We, when we hear this passage, naturally think of the Eucharist and all that symbolizes for us as Christians. And those who follow Jesus' words and share in his body and blood through the symbolism of the Eucharist, will be people of the true Exodus, inheritors of the heavenly Jerusalem.

It remains true that God wants to make his home with us - that he 'so loved the world that he gave his only son' - and that the world, having once contained the Word made Flesh, is now waiting, like a beautiful crystal wine goblet, waiting to be filled with rich wine - for the day when God will flood it completely with his own presence and will be our light and our life.

John, like many other Christians, was prepared to see the bread and wine of the Eucharist as the foretaste of God's banquet to come.
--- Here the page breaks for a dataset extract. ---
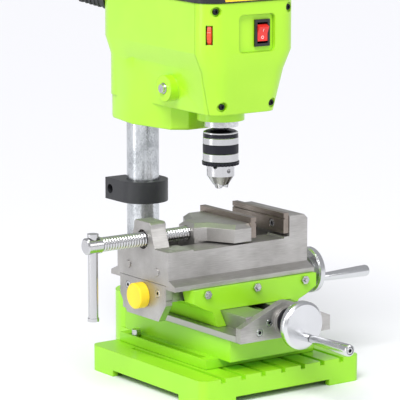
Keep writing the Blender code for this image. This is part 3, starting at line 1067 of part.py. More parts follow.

And yes, this teaching was 'difficult' for many and some would fall away. It is still hard for some who hold back from that step of faith involved in receiving the bread and wine of communion.
But the inner core of disciples do not fall away - those who were closest to Jesus and maybe understood a little more about just how far he was prepared to go in order to bring salvation to his people. They have thrown in their lot with him - for good or for ill and have no other place to go. As Isaiah put it, "They are the shoot that I planted, the work of my hands, so that I might be glorified. ... I am the Lord; in its time I will accomplish it quickly."

So are we shoots growing that we might glorify God? Are we waiting to see and occupy the new Jerusalem? Are we looking for God himself to be our light and our life?